The Agenda for Education in a Democracy rests on a strong foundation that was initially crafted decades ago, but has constantly been refined. It is the renewal process that continues to make this work important and rewarding. Without question it must be continued.
However, the greatest challenge that confronts the AED Scholars is to create a mechanism to sustain this work. Leadership, sustaining leadership and setting a direction are just as important as charting a plan of attack. The “White Papers” were an experiment that provided targets in the war to renew education. Armed with that experience, we know what we need to do and what we have to do.
A good organization continues to create leaders. Its movement continues regardless of time and change. And, the AED Scholars should be the leaders of the NNER! Yes, we have encountered tremendous degrees of change since our formation, but we have weathered the storm. The fact that the movement continues and the majority of us are still involved is a good sign. The core of this group has been active before the formation of the AED, for more than fifteen years dating back to meetings in the University Inn. We know each other relatively well, so it should not be difficult for us to continue this work and allow each AED Scholar to play a key role in achieving our goals.
As I have read responses from two of my colleagues, I am reminded that this work is now based in multiple settings and serves as the heart of several national organizations. It was first developed at the NNER gatherings in Seattle, but it is now part of the summer symposium and most of the NNER settings as part of Leadership Associates programs. Our work has also moved outside of the confines of the NNER into bodies like the League of Democratic Schools and Teachers for a New Era. Recently, some of the AED Scholars have become involved in the UNESCO International Network.
In response to the notion of being under the radar, I think that the time has come to promote the NNER and AED Scholars in certain settings. We have seen some groups, both friend and foe, emerge on a national scale by being extremely visible. The Agenda has reached a good number of educators and communities. It has to evolve to another level to become more effective.
So, I think that we have to double efforts in our own settings to make sure that every educator in our networks understands this work and our roles in educational renewal. We have to bring the communities into the tripartite. Additionally, we have to spend more time cross-pollenating ideas across settings. Too many settings operate in isolation.
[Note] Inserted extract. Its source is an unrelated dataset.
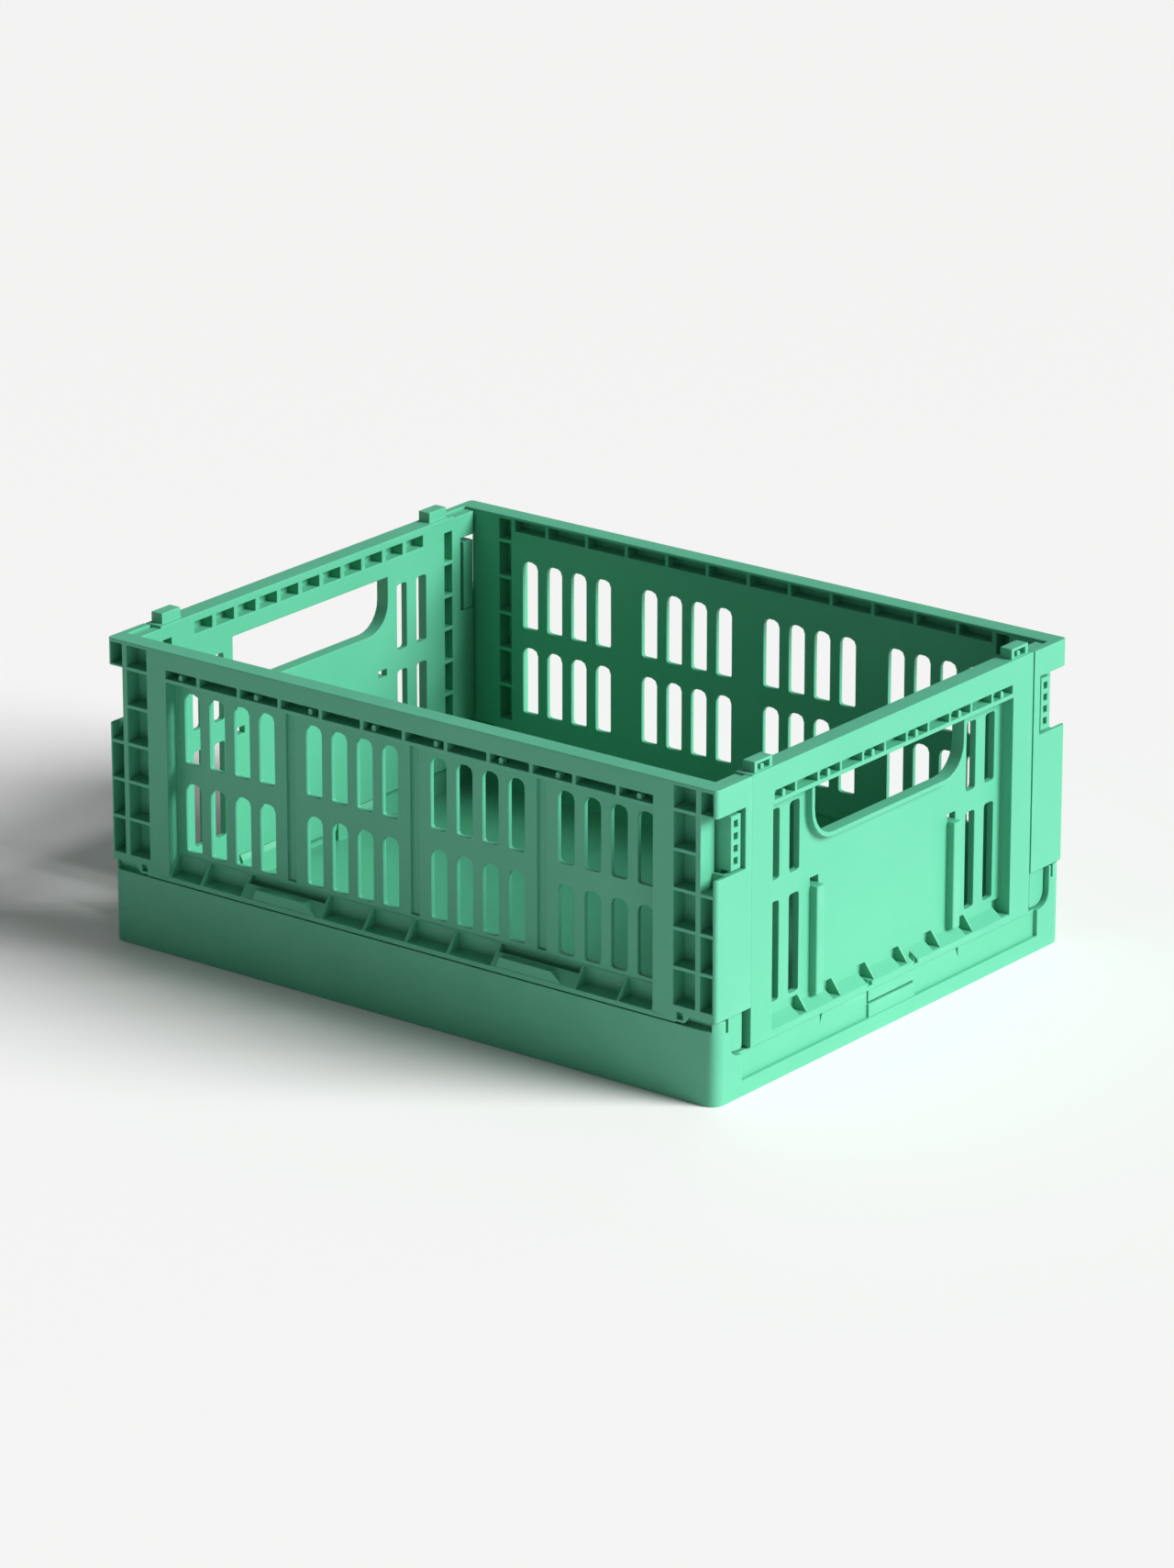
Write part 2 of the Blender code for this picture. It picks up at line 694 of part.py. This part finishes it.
def cut_end_pockets(bm):
    """Pockets under the top bar and in its inner side."""
    half = END_PANEL_HALF / END_POCKET_COUNT - END_POCKET_RIB / 2
    for centre in end_pocket_centres():
        u = (centre - half, centre + half)
        block(bm, u, (-PAST, END_RECESS), (END_SHELF_Z[1], END_BAR_Z))
    for centre in spaced(END_POCKET_COUNT, END_INNER_POCKET_PITCH):
        u = (centre - END_INNER_POCKET_HALF, centre + END_INNER_POCKET_HALF)
        block(bm, u, (POCKET_SKIN, END_WALL + PAST), END_INNER_POCKET_Z)


def draw_end_nubs(bm):
    """A nub in every other pocket, in the pocket of each lug and in each notch of the ledge."""
    for centre in end_pocket_centres()[::2]:
        prism(bm, "w", nub_outline(centre, END_SHELF_Z[1]), NUB_W[0], NUB_W[1])
    for u in about(LUG_U, NUB_WIDTH / 2):
        block(bm, u, LUG_NUB_W, (LUG_POCKET_Z[0] - PAST, LUG_NUB_Z))
    for side in (-1, 1):
        outline = [(side * u, z) for u, z in BAR_NUB]
        prism(bm, "w", outline, BAR_NUB_W[0], BAR_NUB_W[1])


def cut_end_cells(bm):
    """Cells in the inner side of the stiles, the lugs' pockets and a gap round each latch."""
    for row in range(END_CELL_ROWS):
        low = END_CELL_BOTTOM_Z + row * END_CELL_PITCH
        for u in mirrored(END_CELL_U):
            block(bm, u, (STILE_CELL_SKIN, END_WALL + PAST), (low, low + END_CELL_HEIGHT))
    for u in about(LUG_U, LUG_POCKET_HALF):
        block(bm, u, (0, LUG_POCKET_W), LUG_POCKET_Z)
    below, beside, above = LATCH_GAP
    for u in mirrored((LATCH_U - LATCH_WIDTH / 2 - beside, END_HALF_FLANGE + PAST)):
        block(bm, u, (-PAST, END_WALL + PAST), (LATCH_Z[0] - below, LATCH_Z[1] + above))


def draw_end_tab(bm):
    """The tab that hangs in the tray's window, round the hinge axis."""
    outline = [(TAB_FRONT, END_BOTTOM_Z + PAST), (TAB_FRONT, TAB_FRONT_Z)]
    outline += arc(HINGE_W, HINGE_Z, KNUCKLE_RADIUS, 180, 360, 6)
    outline += [(HINGE_W + KNUCKLE_RADIUS, END_BOTTOM_Z + PAST)]
    prism(bm, "u", outline, -TAB_HALF, TAB_HALF)


def draw_end_pin(bm):
    pin = arc(HINGE_W, HINGE_Z, PIN_RADIUS, 0, 330, 11)
    prism(bm, "u", pin, -PIN_HALF, PIN_HALF)


def end_wall(side, material):
    """An end wall hangs from an empty on its hinge axis, and its latches from the wall."""
    name = "right_end_wall" if side > 0 else "left_end_wall"
    axis = empty(f"{name}_axis", (side * (LENGTH / 2 - HINGE_W), 0, HINGE_Z), 90 * side)
    origin = (0, HINGE_W, HINGE_Z)
    wall = Piece(name, draw_end_wall, material, origin, axis)
    wall.cut("recess", cut_end_recess)
    wall.join("extras", draw_end_extras)
    wall.cut("openings", cut_end_openings)
    wall.cut("rails", cut_end_rails)
    wall.cut("pockets", cut_end_pockets)
    wall.cut("cells", cut_end_cells)
    wall.join("gussets", draw_end_gussets)
    wall.cut("hollows", cut_end_hollows)
    wall.cut("notches", cut_end_notches)
    wall.join("nubs", draw_end_nubs)
    wall.join("tab", draw_end_tab)
    wall.join("pin", draw_end_pin)
    for end in (-1, 1):
        latch(side, end, axis, material)


# ---------------------------------------------------------------- latch tongues

def latch(side, end, axis, material):
    """A tongue in the flange, with a finger block that stands in the return's notch."""
    # the end wall's own u runs towards +Y on the right wall and towards -Y on the left
    u = end * side * LATCH_U
    name = f"{'right' if side > 0 else 'left'}_{'rear' if end > 0 else 'front'}_latch"
    pivot = empty(f"{name}_axis", (u, 0, LATCH_PIVOT_Z - HINGE_Z))
    pivot.parent = axis
    half = LATCH_WIDTH / 2
    bottom, top = LATCH_Z

    def draw_tongue(bm):
        outline = [(END_WALL, bottom), (END_WALL, top), (LATCH_FRONT, top),
                   (LATCH_FRONT, LATCH_BLOCK_Z), (LATCH_STEM_W, LATCH_BLOCK_Z),
                   (LATCH_STEM_W, bottom)]
        prism(bm, "u", outline, u - half, u + half)

    def cut_pockets(bm):
        pitch = (top - LATCH_BLOCK_Z - LATCH_RIB) / LATCH_POCKETS
        for i in range(LATCH_POCKETS):
            low = LATCH_BLOCK_Z + LATCH_RIB + i * pitch
            block(bm, (u - half + LATCH_SIDE, u + half - LATCH_SIDE), (0, LATCH_POCKET_W),
                  (low, low + pitch - LATCH_RIB))

    tongue = Piece(name, draw_tongue, material, (u, HINGE_W, LATCH_PIVOT_Z), pivot)
    tongue.cut("pockets", cut_pockets)


def main():
    for thing in list(bpy.data.objects):
        bpy.data.objects.remove(thing, do_unlink=True)
    material = plastic()
    base_tray(material)
    long_wall("front_long_wall", -1, material)
    long_wall("rear_long_wall", 1, material)
    end_wall(-1, material)
    end_wall(1, material)


main()
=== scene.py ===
"""The looks of the collapsible storage crate: rounded mouldings, plastic, light and camera."""

import json
from math import radians

import bmesh
import bpy
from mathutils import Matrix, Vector


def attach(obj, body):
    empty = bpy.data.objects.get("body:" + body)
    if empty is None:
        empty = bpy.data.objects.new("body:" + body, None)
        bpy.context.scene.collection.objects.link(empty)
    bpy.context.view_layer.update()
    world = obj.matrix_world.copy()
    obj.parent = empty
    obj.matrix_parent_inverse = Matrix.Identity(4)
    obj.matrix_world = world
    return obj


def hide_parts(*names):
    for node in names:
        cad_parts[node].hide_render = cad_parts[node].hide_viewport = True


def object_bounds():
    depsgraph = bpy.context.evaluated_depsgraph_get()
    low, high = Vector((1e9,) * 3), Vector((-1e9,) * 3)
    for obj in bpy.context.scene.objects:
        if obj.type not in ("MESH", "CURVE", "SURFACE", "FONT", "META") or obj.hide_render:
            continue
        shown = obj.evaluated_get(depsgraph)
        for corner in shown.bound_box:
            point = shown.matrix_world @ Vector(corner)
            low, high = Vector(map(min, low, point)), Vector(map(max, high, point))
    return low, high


WELD = 2e-6                # metres
FLAT = radians(0.6)        # faces that turn less than this are one face
EDGE_ANGLE = radians(25)   # edges that turn more than this are rounded
EDGE_RADIUS = 0.00035      # metres
EDGE_STEPS = 2
CORNER_SINE = 0.5          # edges that meet at a sharper turn than this bound each other
ROOM = 0.4                 # share of a short neighbour that a rounded edge may take

# colours, linear
PIGMENT_DARK = (0.085, 0.415, 0.255, 1)
PIGMENT_PALE = (0.098, 0.440, 0.272, 1)
FLOW_MARK = (0.96, 0.975, 0.97, 1)
RUBBED_EDGE = (0.26, 0.64, 0.47, 1)
FLOOR_PAPER = (0.92, 0.92, 0.915)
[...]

Finally, I second the idea of meeting in Denver to discuss next steps. The concept of regional groupings (West, Midwest, Northeast and South) is a good idea to maintain a critical mass between annual NNER meetings. It also makes sense if we can send a representative from each of the regional groupings to speak to other groups. I also think that we need to continue to publicize our successes in print and in other mediums.
While I would not propose another “White Paper, “ I do think that we need another group project. We tend to work best as individuals in our own settings, but the immediateness of this situation fosters a collaborative effort. I think that we can offer ideas between now and October so that when we have the Denver meeting there will be a set agenda for future plans.
My initial idea would be to see how we can revolutionize a partnership at one setting to serve as a model for other settings to follow. This setting needs to illustrate how a community can play a key role in educational renewal. The work needs to be documented in print and in video so that it can be shared with a large audience.